» Task instructions
Please write out the material below exactly as given.

▼▼▼

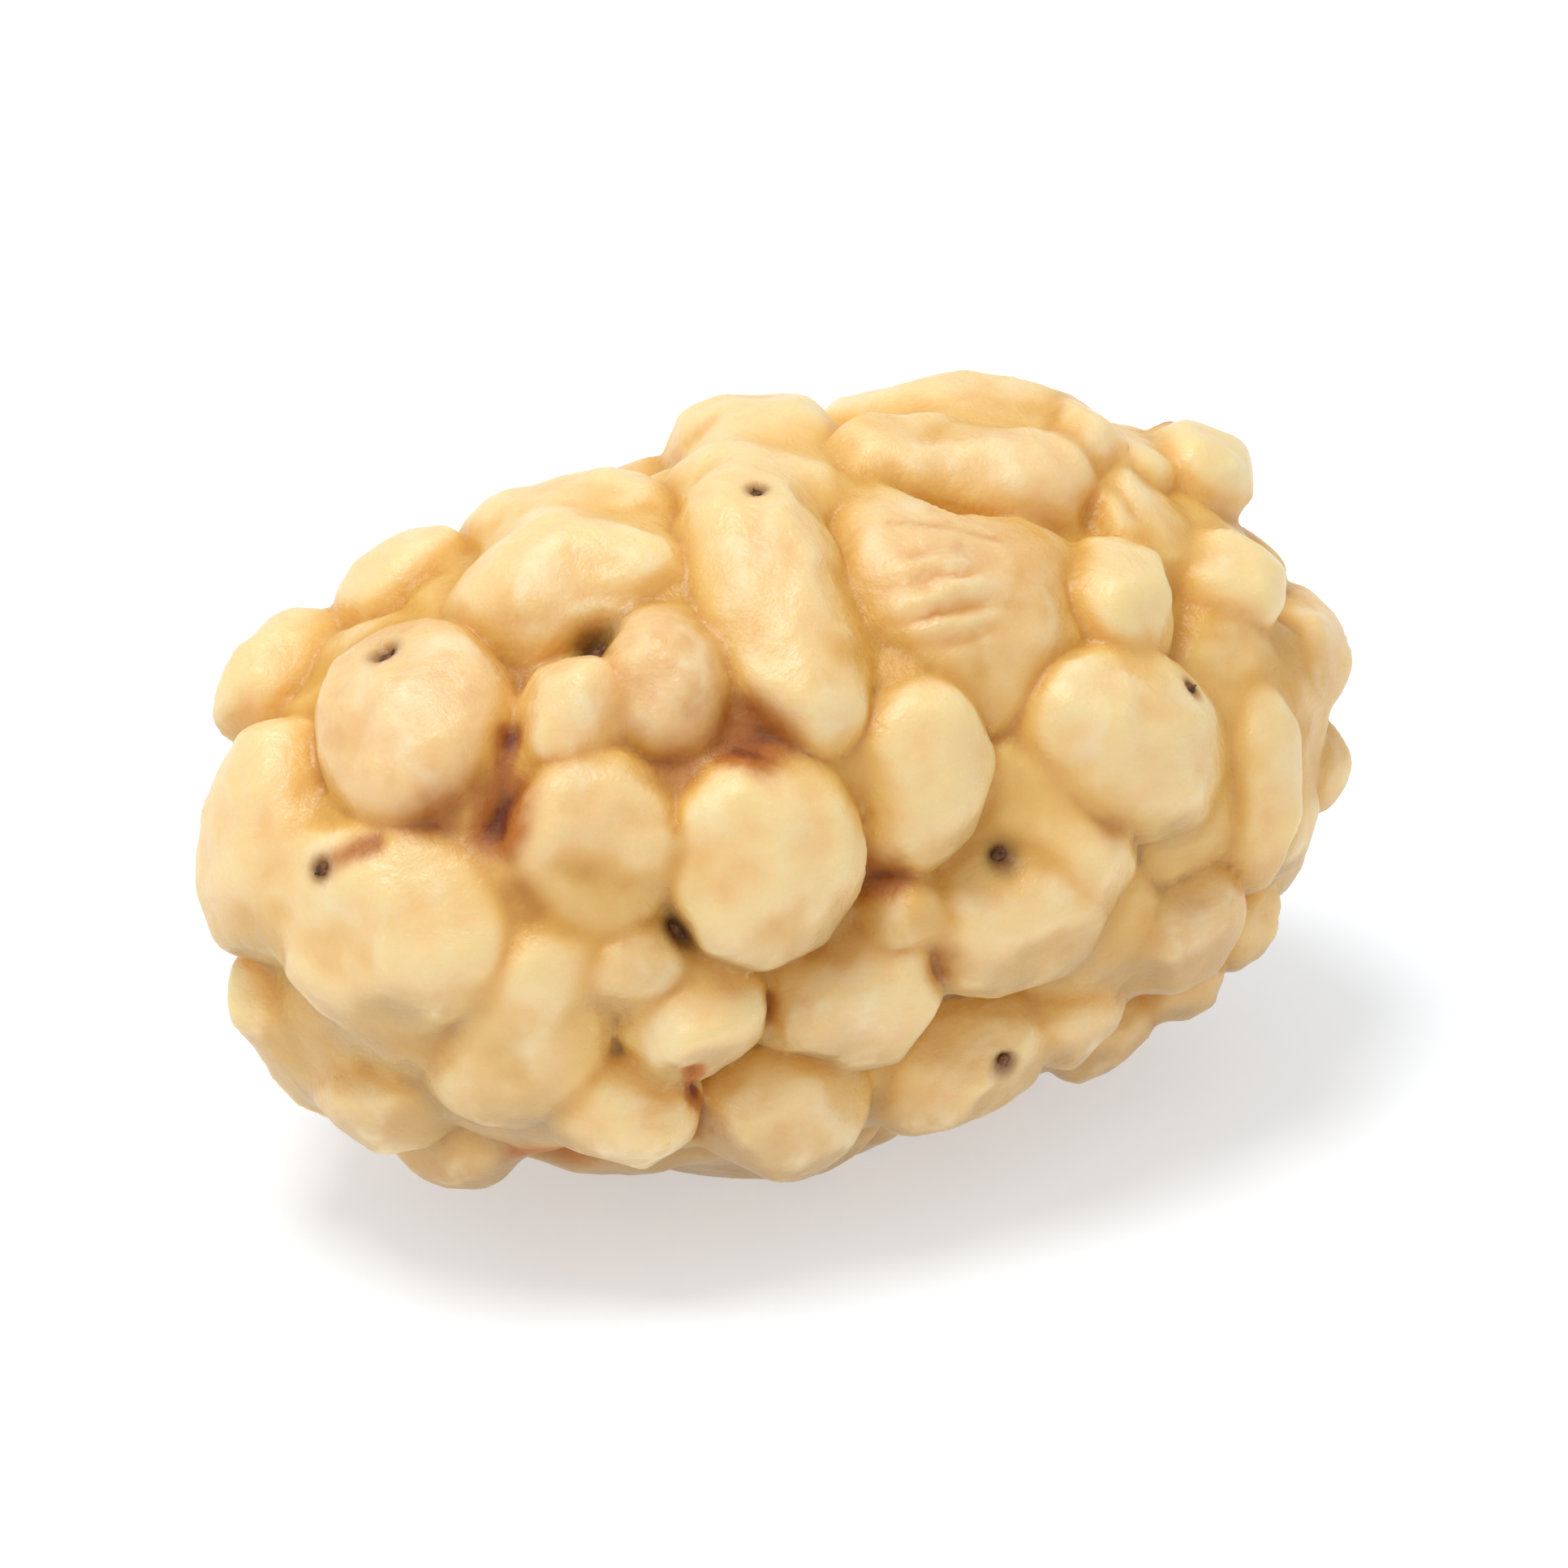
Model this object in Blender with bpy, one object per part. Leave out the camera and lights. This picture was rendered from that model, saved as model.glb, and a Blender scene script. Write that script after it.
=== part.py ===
"""One dried white mulberry, lying on its side.

The berry is a head of small plump drupelets. Each one dried to two to four waxy lobes round
the stub of its stigma, and neighbouring lobes are pressed together. The lobes are soft
facetted pillows with their roots sunk in a smaller core, all fused into one body.

The shapes are worked out in millimetres, with +X along the berry towards its stalk end and
+Z up, and written to the mesh in metres.
"""
import math
import random

import bmesh
import bpy
from mathutils import Matrix, Vector

MM = 0.001

# Driving dimensions of the berry over the crowns of its lobes
LENGTH = 16.2
WIDTH = 9.8
HEIGHT = 10.0
BLUNTNESS = 2.4        # 2 gives an egg, more gives a barrel with blunt ends
LOBE_DEPTH = 1.05      # from a lobe's crown down to its middle
CORE_DEPTH = 0.85      # from the crowns down to the core
PRESSED_FLAT = 0.337   # what drying on a tray took off the lowest lobes

# How the photograph sees the berry
VIEW_TURN = math.radians(-29)
VIEW_TILT = math.radians(28)
PIXELS_PER_MM = 26.3
MIDDLE_PIXEL = (832, 1227)
SIGHT_STEPS = 400          # along a line of sight, from the near side to the berry's middle

# The lobes that the photograph shows: where each one's middle is in it, in pixels, then in
# millimetres how long and how wide it is and how far its middle is lifted off the barrel that
# most middles lie on, and in degrees how its length slopes up to the right.
SEEN_LOBES = {
    "tip_upper": (663, 1186, 2.00, 1.40, 0.20, 59),
    "tip_crest": (705, 1163, 1.95, 1.70, 0.12, 0),
    "tip_cheek": (706, 1203, 2.45, 2.00, 0.22, 90),
    "crest": (758, 1142, 2.75, 1.95, 0.06, 10),
    "crest_front": (764, 1157, 2.30, 1.55, 0.09, 5),
    "crest_side": (742, 1171, 1.50, 1.25, -0.03, 0),
    "pink": (793, 1192, 1.75, 1.50, 0.05, 90),
    "bead": (759, 1202, 1.35, 1.15, 0.15, 60),
    "ridge_near": (820, 1112, 2.45, 1.60, 0.10, 0),
    "ridge_near_front": (824, 1130, 2.15, 1.60, 0.08, 0),
    "tongue": (829, 1166, 3.40, 1.75, 0.21, -68),
    "beside_tongue": (862, 1155, 2.50, 1.45, -0.25, -72),
    "ridge_middle": (891, 1108, 2.95, 1.80, 0.14, 0),
    "ridge_patch": (866, 1123, 1.90, 1.35, 0.05, 20),
    "collar": (909, 1126, 1.90, 1.40, 0.02, 0),
    "rough": (887, 1161, 1.95, 1.75, -0.03, 0),
    "below_rough": (897, 1187, 2.30, 1.45, -0.30, 0),
    "sunk_fold": (915, 1160, 1.80, 1.25, -0.30, 90),
    "pleat_near": (929, 1114, 2.30, 0.95, 0.16, -65),
    "pleat_far": (953, 1115, 2.50, 0.90, 0.18, -65),
    "ridge_far": (974, 1115, 2.10, 1.20, 0.15, -75),
    "chip_near": (942, 1163, 1.55, 1.42, 0.10, 90),
    "chip_far": (979, 1158, 1.40, 1.25, 0.07, 0),
    "shoulder": (947, 1209, 2.65, 1.95, 0.20, -25),
    "edge_upper": (1008, 1177, 2.10, 1.25, 0.08, 85),
    "edge_lower": (1012, 1215, 1.40, 0.95, 0.00, 70),
    "edge_strip": (986, 1223, 2.30, 1.20, 0.05, 88),
    "facet": (875, 1219, 2.05, 1.65, 0.12, 80),
    "sunk_pocket": (914, 1220, 1.90, 1.50, -0.30, 60),
    "egg": (825, 1247, 2.30, 2.05, 0.27, 85),
    "fallen": (766, 1242, 1.95, 1.90, 0.02, 0),
    "big": (699, 1271, 2.70, 2.25, 0.17, -12),
    "tip": (658, 1242, 2.50, 1.65, 0.36, 80),
    "tip_low": (668, 1308, 2.20, 1.20, 0.12, -58),
    "tip_foot": (701, 1325, 1.55, 1.25, 0.15, 0),
    "belly_near": (742, 1301, 2.60, 1.95, 0.03, 64),
    "tan_near": (778, 1281, 1.30, 1.05, -0.15, 0),
    "belly_middle": (800, 1301, 1.60, 1.40, 0.16, 0),
    "foot_near": (777, 1331, 1.60, 1.50, 0.40, 0),
    "foot_middle": (829, 1331, 1.90, 1.85, 0.36, 0),
    "foot_tip": (721, 1341, 2.00, 1.35, 0.18, 0),
    "tan_middle": (837, 1292, 1.30, 1.20, -0.12, 0),
    "between": (869, 1265, 1.15, 0.95, -0.08, 60),
    "wedge": (863, 1291, 1.75, 1.40, 0.12, 57),
    "flank": (905, 1267, 2.35, 1.70, 0.08, 10),
    "flank_top": (930, 1247, 1.45, 1.25, -0.03, 60),
    "foot_far": (888, 1316, 2.00, 1.55, 0.34, 20),
    "low_near": (922, 1298, 1.55, 1.20, 0.06, 0),
    "tan_far": (962, 1266, 1.85, 1.65, 0.02, 90),
    "low_middle": (939, 1308, 1.30, 1.15, 0.05, 0),
    "low_far": (967, 1290, 1.20, 1.05, 0.05, 0),
    "edge_foot": (989, 1271, 1.20, 0.90, 0.00, 60),
}
LEAST_FACING = 0.15        # a lobe nearer edge-on than this keeps this cosine for its slope
EDGE_FULLNESS = 1.01       # a middle farther out than this on its barrel is at the view's edge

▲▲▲

» Result
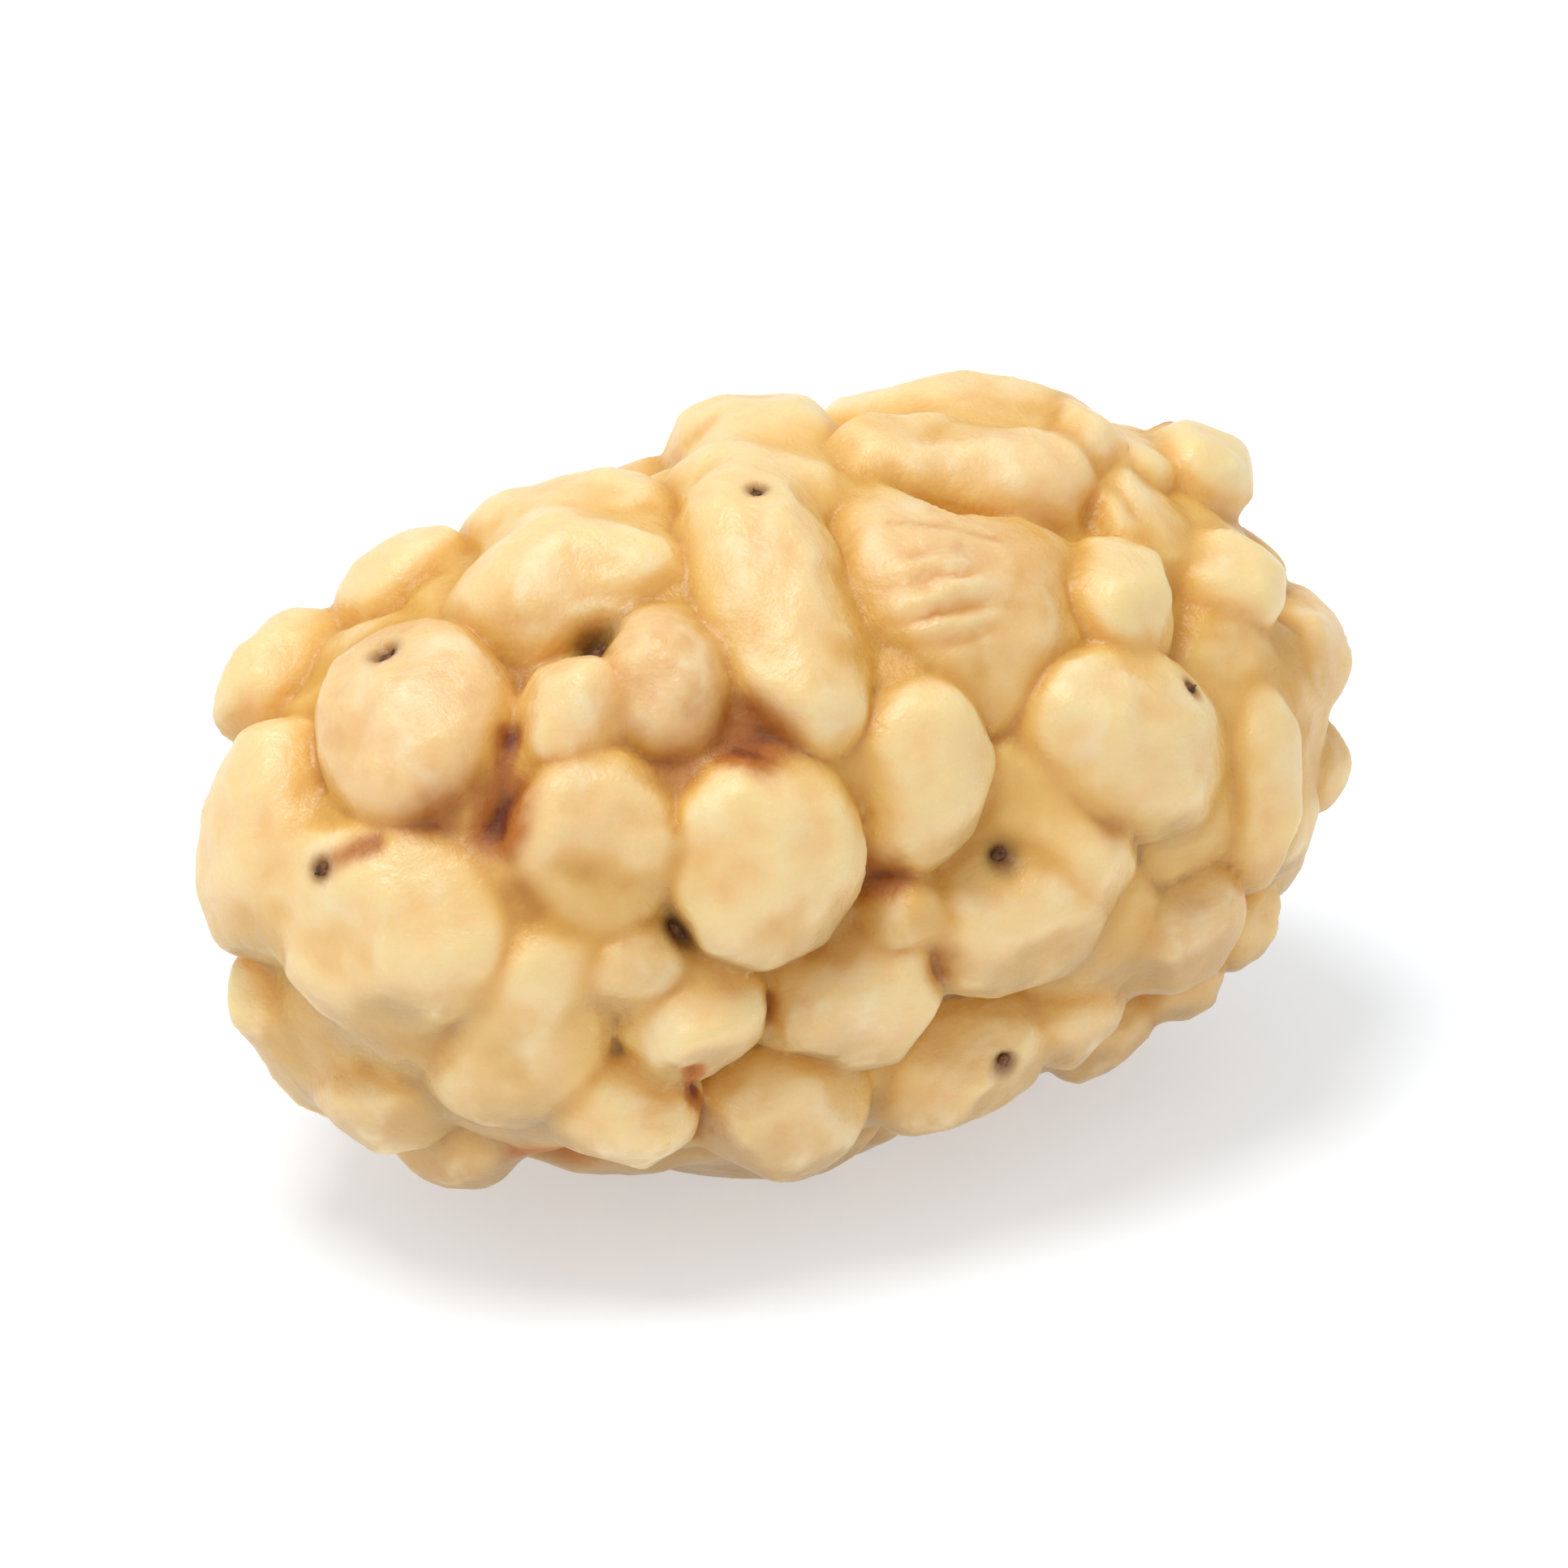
Model this object in Blender with bpy, one object per part. Leave out the camera and lights. This picture was rendered from that model, saved as model.glb, and a Blender scene script. Write that script after it.
=== part.py ===
"""One dried white mulberry, lying on its side.

The berry is a head of small plump drupelets. Each one dried to two to four waxy lobes round
the stub of its stigma, and neighbouring lobes are pressed together. The lobes are soft
facetted pillows with their roots sunk in a smaller core, all fused into one body.

The shapes are worked out in millimetres, with +X along the berry towards its stalk end and
+Z up, and written to the mesh in metres.
"""
import math
import random

import bmesh
import bpy
from mathutils import Matrix, Vector

MM = 0.001

# Driving dimensions of the berry over the crowns of its lobes
LENGTH = 16.2
WIDTH = 9.8
HEIGHT = 10.0
BLUNTNESS = 2.4        # 2 gives an egg, more gives a barrel with blunt ends
LOBE_DEPTH = 1.05      # from a lobe's crown down to its middle
CORE_DEPTH = 0.85      # from the crowns down to the core
PRESSED_FLAT = 0.337   # what drying on a tray took off the lowest lobes

# How the photograph sees the berry
VIEW_TURN = math.radians(-29)
VIEW_TILT = math.radians(28)
PIXELS_PER_MM = 26.3
MIDDLE_PIXEL = (832, 1227)
SIGHT_STEPS = 400          # along a line of sight, from the near side to the berry's middle

# The lobes that the photograph shows: where each one's middle is in it, in pixels, then in
# millimetres how long and how wide it is and how far its middle is lifted off the barrel that
# most middles lie on, and in degrees how its length slopes up to the right.
SEEN_LOBES = {
    "tip_upper": (663, 1186, 2.00, 1.40, 0.20, 59),
    "tip_crest": (705, 1163, 1.95, 1.70, 0.12, 0),
    "tip_cheek": (706, 1203, 2.45, 2.00, 0.22, 90),
    "crest": (758, 1142, 2.75, 1.95, 0.06, 10),
    "crest_front": (764, 1157, 2.30, 1.55, 0.09, 5),
    "crest_side": (742, 1171, 1.50, 1.25, -0.03, 0),
    "pink": (793, 1192, 1.75, 1.50, 0.05, 90),
    "bead": (759, 1202, 1.35, 1.15, 0.15, 60),
    "ridge_near": (820, 1112, 2.45, 1.60, 0.10, 0),
    "ridge_near_front": (824, 1130, 2.15, 1.60, 0.08, 0),
    "tongue": (829, 1166, 3.40, 1.75, 0.21, -68),
    "beside_tongue": (862, 1155, 2.50, 1.45, -0.25, -72),
    "ridge_middle": (891, 1108, 2.95, 1.80, 0.14, 0),
    "ridge_patch": (866, 1123, 1.90, 1.35, 0.05, 20),
    "collar": (909, 1126, 1.90, 1.40, 0.02, 0),
    "rough": (887, 1161, 1.95, 1.75, -0.03, 0),
    "below_rough": (897, 1187, 2.30, 1.45, -0.30, 0),
    "sunk_fold": (915, 1160, 1.80, 1.25, -0.30, 90),
    "pleat_near": (929, 1114, 2.30, 0.95, 0.16, -65),
    "pleat_far": (953, 1115, 2.50, 0.90, 0.18, -65),
    "ridge_far": (974, 1115, 2.10, 1.20, 0.15, -75),
    "chip_near": (942, 1163, 1.55, 1.42, 0.10, 90),
    "chip_far": (979, 1158, 1.40, 1.25, 0.07, 0),
    "shoulder": (947, 1209, 2.65, 1.95, 0.20, -25),
    "edge_upper": (1008, 1177, 2.10, 1.25, 0.08, 85),
    "edge_lower": (1012, 1215, 1.40, 0.95, 0.00, 70),
    "edge_strip": (986, 1223, 2.30, 1.20, 0.05, 88),
    "facet": (875, 1219, 2.05, 1.65, 0.12, 80),
    "sunk_pocket": (914, 1220, 1.90, 1.50, -0.30, 60),
    "egg": (825, 1247, 2.30, 2.05, 0.27, 85),
    "fallen": (766, 1242, 1.95, 1.90, 0.02, 0),
    "big": (699, 1271, 2.70, 2.25, 0.17, -12),
    "tip": (658, 1242, 2.50, 1.65, 0.36, 80),
    "tip_low": (668, 1308, 2.20, 1.20, 0.12, -58),
    "tip_foot": (701, 1325, 1.55, 1.25, 0.15, 0),
    "belly_near": (742, 1301, 2.60, 1.95, 0.03, 64),
    "tan_near": (778, 1281, 1.30, 1.05, -0.15, 0),
    "belly_middle": (800, 1301, 1.60, 1.40, 0.16, 0),
    "foot_near": (777, 1331, 1.60, 1.50, 0.40, 0),
    "foot_middle": (829, 1331, 1.90, 1.85, 0.36, 0),
    "foot_tip": (721, 1341, 2.00, 1.35, 0.18, 0),
    "tan_middle": (837, 1292, 1.30, 1.20, -0.12, 0),
    "between": (869, 1265, 1.15, 0.95, -0.08, 60),
    "wedge": (863, 1291, 1.75, 1.40, 0.12, 57),
    "flank": (905, 1267, 2.35, 1.70, 0.08, 10),
    "flank_top": (930, 1247, 1.45, 1.25, -0.03, 60),
    "foot_far": (888, 1316, 2.00, 1.55, 0.34, 20),
    "low_near": (922, 1298, 1.55, 1.20, 0.06, 0),
    "tan_far": (962, 1266, 1.85, 1.65, 0.02, 90),
    "low_middle": (939, 1308, 1.30, 1.15, 0.05, 0),
    "low_far": (967, 1290, 1.20, 1.05, 0.05, 0),
    "edge_foot": (989, 1271, 1.20, 0.90, 0.00, 60),
}
LEAST_FACING = 0.15        # a lobe nearer edge-on than this keeps this cosine for its slope
EDGE_FULLNESS = 1.01       # a middle farther out than this on its barrel is at the view's edge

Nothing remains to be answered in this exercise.